But, since I first wrote my first 3D thing; there hasn't been a system where I can just add and subtract the angles, and get the relative orientation of one body to another; and this is my 25-30 year contribution...
https://github.com/d3x0r/stfrphysics#space-time-field-reactor-physics

Rotations that you can just add and subtract!  They're NOT non-linear... in fact the problem that has kept this from being done until now, is that they're maybe TOO linear.

It turns out, the sum of the angles around 3 axles of rotation is the sum of the rotation of the system.  There's a measuring system called 'taxicab geometry' which has a 'manhattan normal' which, because of the constraint of x/y summation restrictions, the sum of x+y is the distance, and not the sqrt(x*x+y*y).  The normal of rotations is also a manhattan normal; and makes it so 1 rotation (a complex number) works great, but when you start adding more dimensions, things start 'not working'.  This 'manhattan normal' is actually a 'new idea' to geometry... and none(!) of the rotation systems really account for this...

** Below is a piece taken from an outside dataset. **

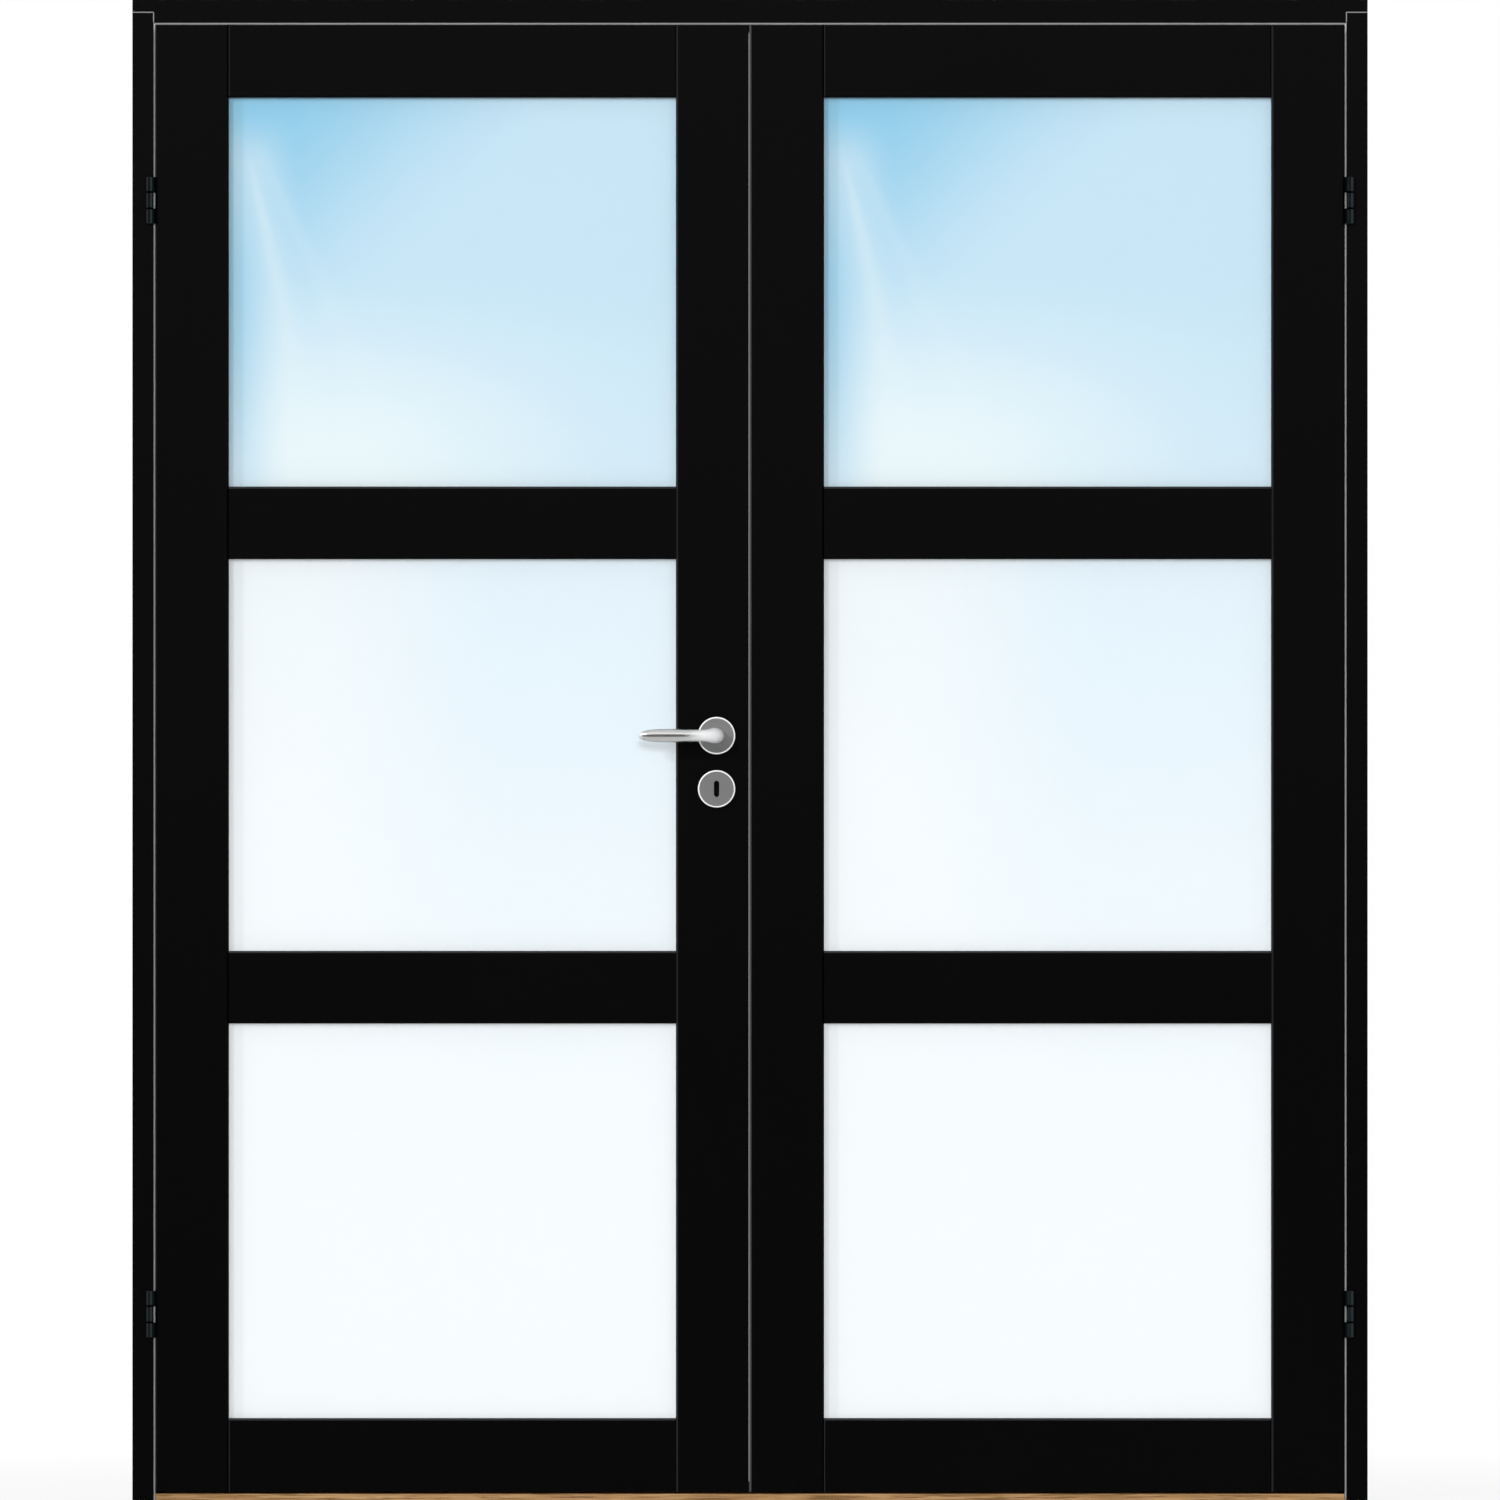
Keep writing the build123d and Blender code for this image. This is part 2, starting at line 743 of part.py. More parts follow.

There are a bunch of references in the STFRPhysics readme; a few of those are log-quaternion systems, where they did come up with the (|x|+|y|+|z|)/2 is the effective value to convert log-quaternions into quaternions.  The basic definition of the log of a quaternion is actually somewhat 'wrong', and that lead to 'Reimannian Space' which itself is a hyperbolic space... which only leads more to 'maybe real space is curved too'   It's not, and rotation space doesn't have any invisible walls or asymptotic conversion points.

I made a lot of graphs along the way...

https://www.geogebra.org/u/d3x0r

https://www.geogebra.org/m/jnk82ncd (arccos(cos(a)+cos(b))

https://www.geogebra.org/m/pwjdwzrz  ( phase space of rotations around other rotations... is an interesting transform... meaningless to someone who doesn't know what part of the equation that represents... so 'oh look, pretty pictures, you can change with sliders)

https://www.geogebra.org/m/whnktbpt  (this is attempting to build an extended arcsin() function... arcsin ends up having infinite holes (see attached graph of 'Sine Waves' which the surface is also the 'arcsin(x,y,z)' well each plane slice through that is an arcsin curve... the problem with arcsin, is it goes up, and then backwards... never effectively leaving the origin, it just loops... cos on the other hand ended up being a solid surface...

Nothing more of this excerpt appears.